_YOUR INSTRUCTIONS_
Write out the material below exactly, beginning at the line that contains "Write the JSON" and ending with its last line, both ends included; write nothing else.

** START THE RECORDS **

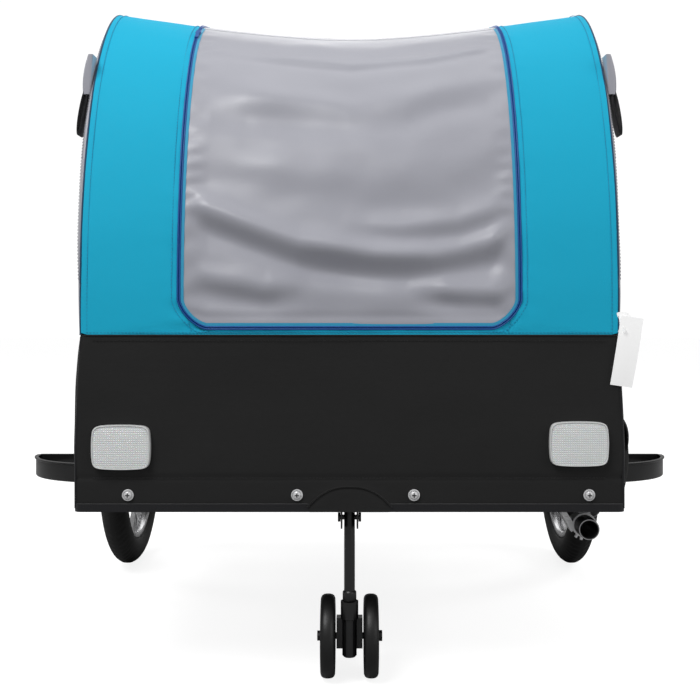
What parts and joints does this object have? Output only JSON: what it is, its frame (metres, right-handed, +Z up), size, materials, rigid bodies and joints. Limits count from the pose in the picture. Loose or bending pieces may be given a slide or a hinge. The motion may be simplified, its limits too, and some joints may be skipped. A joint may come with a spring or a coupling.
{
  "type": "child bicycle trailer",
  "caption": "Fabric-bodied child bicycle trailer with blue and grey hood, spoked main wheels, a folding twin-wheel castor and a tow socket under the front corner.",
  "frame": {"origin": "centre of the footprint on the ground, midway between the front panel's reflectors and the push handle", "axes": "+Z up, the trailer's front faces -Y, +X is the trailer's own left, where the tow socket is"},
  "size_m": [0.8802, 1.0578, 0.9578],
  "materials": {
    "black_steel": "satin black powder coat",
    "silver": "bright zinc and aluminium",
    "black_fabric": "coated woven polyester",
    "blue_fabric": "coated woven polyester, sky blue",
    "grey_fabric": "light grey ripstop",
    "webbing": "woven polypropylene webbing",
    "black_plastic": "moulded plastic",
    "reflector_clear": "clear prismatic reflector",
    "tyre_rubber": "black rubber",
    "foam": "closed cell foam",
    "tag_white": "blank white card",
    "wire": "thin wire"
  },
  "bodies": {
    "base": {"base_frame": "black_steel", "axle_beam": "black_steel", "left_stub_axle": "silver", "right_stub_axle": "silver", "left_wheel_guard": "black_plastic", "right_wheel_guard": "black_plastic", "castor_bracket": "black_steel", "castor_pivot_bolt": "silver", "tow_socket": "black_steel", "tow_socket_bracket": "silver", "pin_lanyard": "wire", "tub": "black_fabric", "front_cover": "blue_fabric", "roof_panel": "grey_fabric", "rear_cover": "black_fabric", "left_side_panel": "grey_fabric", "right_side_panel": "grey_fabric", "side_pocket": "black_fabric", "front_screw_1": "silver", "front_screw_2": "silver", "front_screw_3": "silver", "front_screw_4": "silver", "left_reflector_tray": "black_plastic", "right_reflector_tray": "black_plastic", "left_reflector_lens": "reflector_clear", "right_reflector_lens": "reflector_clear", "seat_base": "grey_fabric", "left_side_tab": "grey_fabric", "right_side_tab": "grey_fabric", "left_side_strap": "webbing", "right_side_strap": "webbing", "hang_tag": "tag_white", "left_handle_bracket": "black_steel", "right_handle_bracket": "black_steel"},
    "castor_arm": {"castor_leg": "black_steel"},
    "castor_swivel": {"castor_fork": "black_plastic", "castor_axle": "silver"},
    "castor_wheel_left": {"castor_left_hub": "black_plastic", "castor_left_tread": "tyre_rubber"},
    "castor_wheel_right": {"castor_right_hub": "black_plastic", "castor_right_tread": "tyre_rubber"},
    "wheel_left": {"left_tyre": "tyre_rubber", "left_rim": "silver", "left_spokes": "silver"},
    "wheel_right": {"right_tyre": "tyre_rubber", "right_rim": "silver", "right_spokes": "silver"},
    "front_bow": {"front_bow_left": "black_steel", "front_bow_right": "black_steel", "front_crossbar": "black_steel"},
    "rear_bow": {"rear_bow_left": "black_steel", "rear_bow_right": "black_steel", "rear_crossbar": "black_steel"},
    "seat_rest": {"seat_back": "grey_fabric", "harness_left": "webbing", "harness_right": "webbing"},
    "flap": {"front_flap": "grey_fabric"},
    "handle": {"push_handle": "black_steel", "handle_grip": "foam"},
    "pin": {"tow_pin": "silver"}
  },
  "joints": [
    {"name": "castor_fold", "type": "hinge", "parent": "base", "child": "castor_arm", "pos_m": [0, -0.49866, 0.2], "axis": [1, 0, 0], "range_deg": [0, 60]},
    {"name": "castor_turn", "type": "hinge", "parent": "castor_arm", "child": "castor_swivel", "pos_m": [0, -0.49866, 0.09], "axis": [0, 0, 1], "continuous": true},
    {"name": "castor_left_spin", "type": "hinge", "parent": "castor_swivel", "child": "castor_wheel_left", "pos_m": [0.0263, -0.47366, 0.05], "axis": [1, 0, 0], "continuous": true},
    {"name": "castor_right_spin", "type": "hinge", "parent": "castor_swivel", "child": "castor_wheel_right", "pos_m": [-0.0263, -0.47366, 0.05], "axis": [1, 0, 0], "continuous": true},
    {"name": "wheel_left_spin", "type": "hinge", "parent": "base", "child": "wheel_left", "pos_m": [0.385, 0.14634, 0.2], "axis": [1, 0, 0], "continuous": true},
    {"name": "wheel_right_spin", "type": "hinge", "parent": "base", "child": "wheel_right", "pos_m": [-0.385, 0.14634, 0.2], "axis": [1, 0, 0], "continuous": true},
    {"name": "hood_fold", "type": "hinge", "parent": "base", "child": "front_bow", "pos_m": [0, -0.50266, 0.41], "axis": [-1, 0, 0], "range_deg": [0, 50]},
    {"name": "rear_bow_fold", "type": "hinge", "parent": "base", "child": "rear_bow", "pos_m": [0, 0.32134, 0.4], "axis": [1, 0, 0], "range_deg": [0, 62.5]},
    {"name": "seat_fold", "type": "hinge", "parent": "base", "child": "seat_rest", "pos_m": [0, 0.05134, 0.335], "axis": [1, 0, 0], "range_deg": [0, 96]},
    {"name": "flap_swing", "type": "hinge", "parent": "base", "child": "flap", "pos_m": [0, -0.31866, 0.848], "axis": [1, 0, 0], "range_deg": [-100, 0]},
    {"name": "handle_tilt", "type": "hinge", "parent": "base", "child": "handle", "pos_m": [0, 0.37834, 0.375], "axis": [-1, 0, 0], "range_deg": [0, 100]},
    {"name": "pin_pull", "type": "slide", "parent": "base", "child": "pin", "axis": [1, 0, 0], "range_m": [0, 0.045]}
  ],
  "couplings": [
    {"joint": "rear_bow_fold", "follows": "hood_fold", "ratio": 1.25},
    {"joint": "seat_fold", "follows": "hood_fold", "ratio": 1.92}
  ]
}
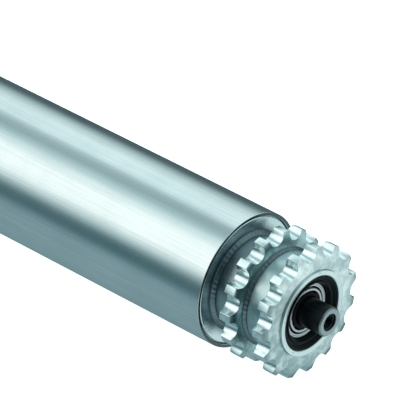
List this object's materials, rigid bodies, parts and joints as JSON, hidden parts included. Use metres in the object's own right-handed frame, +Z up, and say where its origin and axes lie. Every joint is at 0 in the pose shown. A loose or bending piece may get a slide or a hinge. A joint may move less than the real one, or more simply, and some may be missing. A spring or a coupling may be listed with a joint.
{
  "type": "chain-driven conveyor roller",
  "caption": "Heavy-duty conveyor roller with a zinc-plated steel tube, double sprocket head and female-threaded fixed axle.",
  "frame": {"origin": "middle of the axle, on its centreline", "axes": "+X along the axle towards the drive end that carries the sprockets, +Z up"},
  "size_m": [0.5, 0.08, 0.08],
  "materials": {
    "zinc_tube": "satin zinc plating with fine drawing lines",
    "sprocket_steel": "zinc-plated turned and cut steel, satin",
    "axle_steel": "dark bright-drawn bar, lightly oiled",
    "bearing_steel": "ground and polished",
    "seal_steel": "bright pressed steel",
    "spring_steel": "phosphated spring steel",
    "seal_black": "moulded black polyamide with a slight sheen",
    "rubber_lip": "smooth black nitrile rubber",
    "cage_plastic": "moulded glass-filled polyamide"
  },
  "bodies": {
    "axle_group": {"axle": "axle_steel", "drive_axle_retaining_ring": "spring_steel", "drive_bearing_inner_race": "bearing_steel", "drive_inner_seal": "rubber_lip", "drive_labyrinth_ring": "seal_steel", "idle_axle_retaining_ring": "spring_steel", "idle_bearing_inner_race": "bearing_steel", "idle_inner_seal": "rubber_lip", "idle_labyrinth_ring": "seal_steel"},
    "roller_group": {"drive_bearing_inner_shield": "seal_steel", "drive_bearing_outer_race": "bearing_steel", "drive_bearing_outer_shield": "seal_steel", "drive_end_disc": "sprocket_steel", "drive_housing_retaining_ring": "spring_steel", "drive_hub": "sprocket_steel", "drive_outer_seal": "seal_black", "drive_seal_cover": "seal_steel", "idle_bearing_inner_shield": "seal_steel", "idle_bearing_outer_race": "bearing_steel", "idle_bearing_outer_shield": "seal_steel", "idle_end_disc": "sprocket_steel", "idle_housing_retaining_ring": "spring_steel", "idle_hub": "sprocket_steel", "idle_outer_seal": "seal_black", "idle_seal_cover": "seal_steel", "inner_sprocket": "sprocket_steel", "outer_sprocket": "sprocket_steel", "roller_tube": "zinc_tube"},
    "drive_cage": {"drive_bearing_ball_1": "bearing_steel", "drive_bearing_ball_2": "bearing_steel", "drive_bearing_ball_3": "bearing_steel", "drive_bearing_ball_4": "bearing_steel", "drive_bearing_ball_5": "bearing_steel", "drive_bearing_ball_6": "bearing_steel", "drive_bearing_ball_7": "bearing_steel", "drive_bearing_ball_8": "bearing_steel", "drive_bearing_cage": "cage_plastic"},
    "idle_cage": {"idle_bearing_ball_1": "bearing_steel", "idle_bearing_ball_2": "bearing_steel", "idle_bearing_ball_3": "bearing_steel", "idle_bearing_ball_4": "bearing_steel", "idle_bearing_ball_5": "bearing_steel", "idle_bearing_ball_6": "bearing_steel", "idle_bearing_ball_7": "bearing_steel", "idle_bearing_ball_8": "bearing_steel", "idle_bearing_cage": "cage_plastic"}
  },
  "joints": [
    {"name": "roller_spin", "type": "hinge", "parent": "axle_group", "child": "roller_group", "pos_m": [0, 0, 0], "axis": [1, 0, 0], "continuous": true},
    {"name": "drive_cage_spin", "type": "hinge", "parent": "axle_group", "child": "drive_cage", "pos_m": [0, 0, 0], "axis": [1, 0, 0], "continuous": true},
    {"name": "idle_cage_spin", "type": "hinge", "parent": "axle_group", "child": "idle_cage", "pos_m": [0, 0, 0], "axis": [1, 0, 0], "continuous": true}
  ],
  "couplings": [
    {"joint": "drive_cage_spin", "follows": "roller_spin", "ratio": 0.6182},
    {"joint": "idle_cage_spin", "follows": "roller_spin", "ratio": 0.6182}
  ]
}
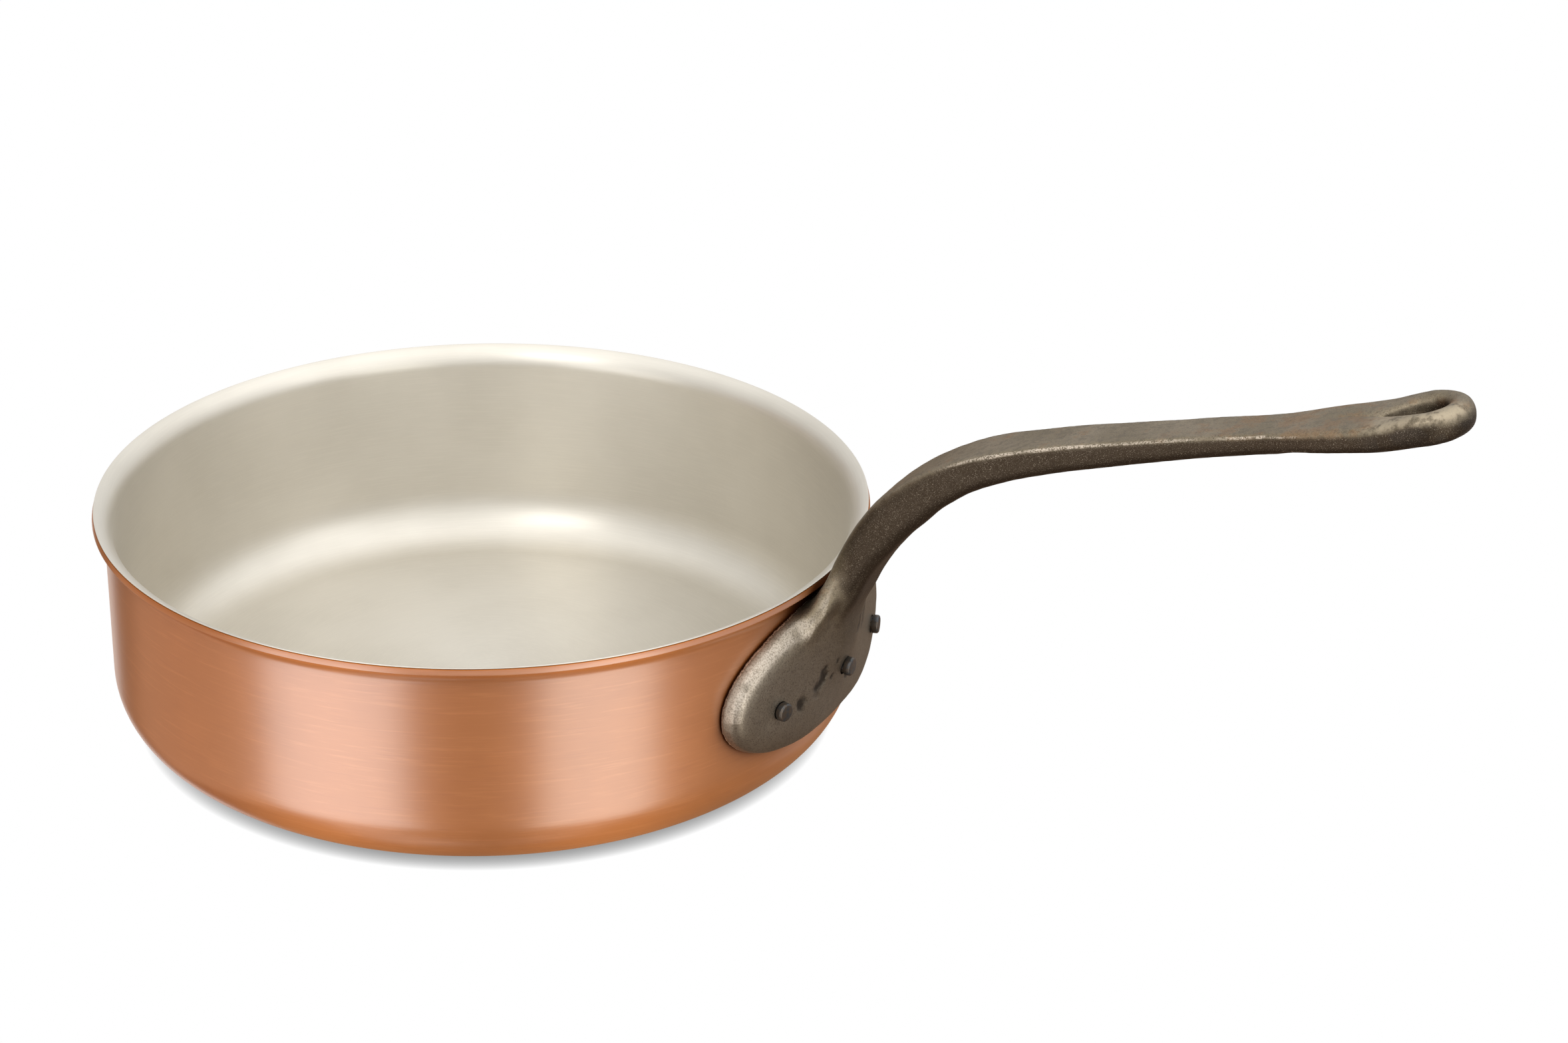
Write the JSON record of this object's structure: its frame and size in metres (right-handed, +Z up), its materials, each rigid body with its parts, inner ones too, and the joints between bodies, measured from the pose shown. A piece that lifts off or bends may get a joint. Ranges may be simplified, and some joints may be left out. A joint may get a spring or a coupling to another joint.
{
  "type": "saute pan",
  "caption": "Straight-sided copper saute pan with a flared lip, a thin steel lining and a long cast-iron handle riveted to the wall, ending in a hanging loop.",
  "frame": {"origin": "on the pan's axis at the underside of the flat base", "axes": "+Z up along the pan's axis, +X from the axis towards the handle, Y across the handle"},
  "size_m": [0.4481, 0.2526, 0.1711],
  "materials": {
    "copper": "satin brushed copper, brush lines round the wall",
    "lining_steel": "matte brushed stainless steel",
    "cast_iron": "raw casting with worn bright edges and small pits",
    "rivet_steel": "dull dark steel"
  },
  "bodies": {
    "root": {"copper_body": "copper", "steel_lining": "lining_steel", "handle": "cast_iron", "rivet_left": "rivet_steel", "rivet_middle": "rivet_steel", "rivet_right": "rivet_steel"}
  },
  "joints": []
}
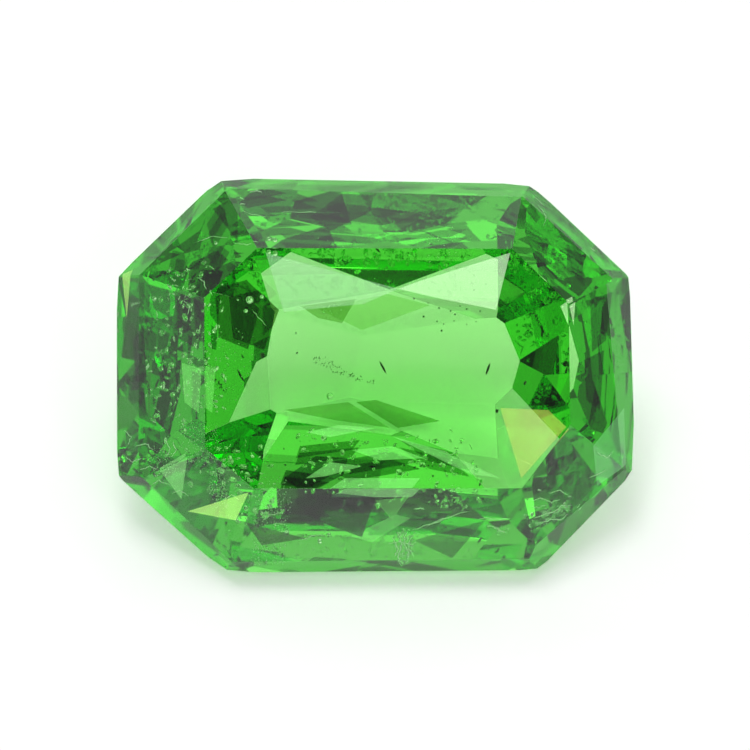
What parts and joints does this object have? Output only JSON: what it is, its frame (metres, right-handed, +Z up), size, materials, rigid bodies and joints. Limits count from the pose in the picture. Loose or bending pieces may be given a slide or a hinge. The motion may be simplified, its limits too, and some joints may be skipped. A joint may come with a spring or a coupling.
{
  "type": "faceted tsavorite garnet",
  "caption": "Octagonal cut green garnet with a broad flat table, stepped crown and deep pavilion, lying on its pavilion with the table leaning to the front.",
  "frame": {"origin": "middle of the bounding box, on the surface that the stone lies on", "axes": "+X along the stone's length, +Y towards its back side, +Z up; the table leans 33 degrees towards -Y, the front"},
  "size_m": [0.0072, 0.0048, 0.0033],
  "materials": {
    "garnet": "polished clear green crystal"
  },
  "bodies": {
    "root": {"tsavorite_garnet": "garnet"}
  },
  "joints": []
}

** END THE RECORDS **

_RESULT BELOW_
Write the JSON record of this object's structure: its frame and size in metres (right-handed, +Z up), its materials, each rigid body with its parts, inner ones too, and the joints between bodies, measured from the pose shown. A piece that lifts off or bends may get a joint. Ranges may be simplified, and some joints may be left out. A joint may get a spring or a coupling to another joint.
{
  "type": "saute pan",
  "caption": "Straight-sided copper saute pan with a flared lip, a thin steel lining and a long cast-iron handle riveted to the wall, ending in a hanging loop.",
  "frame": {"origin": "on the pan's axis at the underside of the flat base", "axes": "+Z up along the pan's axis, +X from the axis towards the handle, Y across the handle"},
  "size_m": [0.4481, 0.2526, 0.1711],
  "materials": {
    "copper": "satin brushed copper, brush lines round the wall",
    "lining_steel": "matte brushed stainless steel",
    "cast_iron": "raw casting with worn bright edges and small pits",
    "rivet_steel": "dull dark steel"
  },
  "bodies": {
    "root": {"copper_body": "copper", "steel_lining": "lining_steel", "handle": "cast_iron", "rivet_left": "rivet_steel", "rivet_middle": "rivet_steel", "rivet_right": "rivet_steel"}
  },
  "joints": []
}
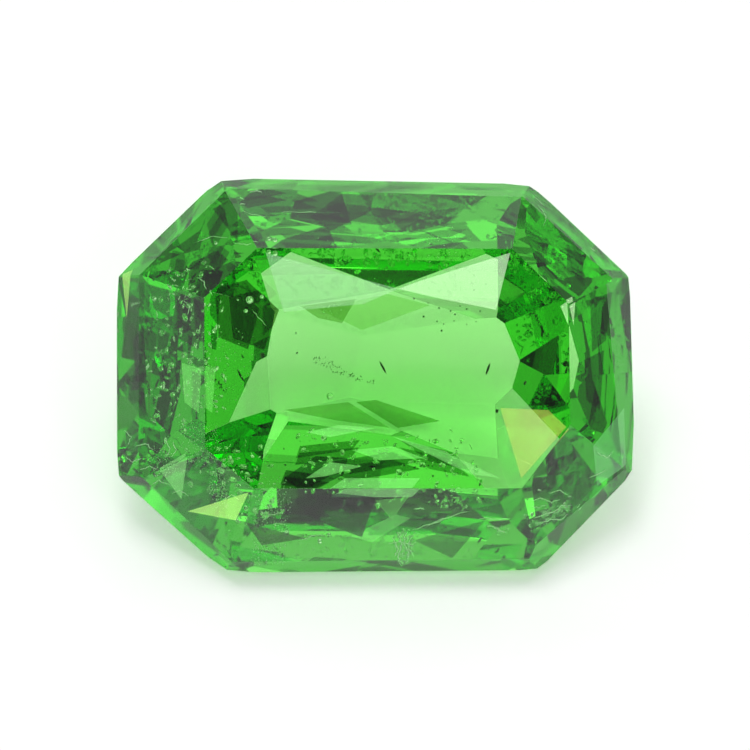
What parts and joints does this object have? Output only JSON: what it is, its frame (metres, right-handed, +Z up), size, materials, rigid bodies and joints. Limits count from the pose in the picture. Loose or bending pieces may be given a slide or a hinge. The motion may be simplified, its limits too, and some joints may be skipped. A joint may come with a spring or a coupling.
{
  "type": "faceted tsavorite garnet",
  "caption": "Octagonal cut green garnet with a broad flat table, stepped crown and deep pavilion, lying on its pavilion with the table leaning to the front.",
  "frame": {"origin": "middle of the bounding box, on the surface that the stone lies on", "axes": "+X along the stone's length, +Y towards its back side, +Z up; the table leans 33 degrees towards -Y, the front"},
  "size_m": [0.0072, 0.0048, 0.0033],
  "materials": {
    "garnet": "polished clear green crystal"
  },
  "bodies": {
    "root": {"tsavorite_garnet": "garnet"}
  },
  "joints": []
}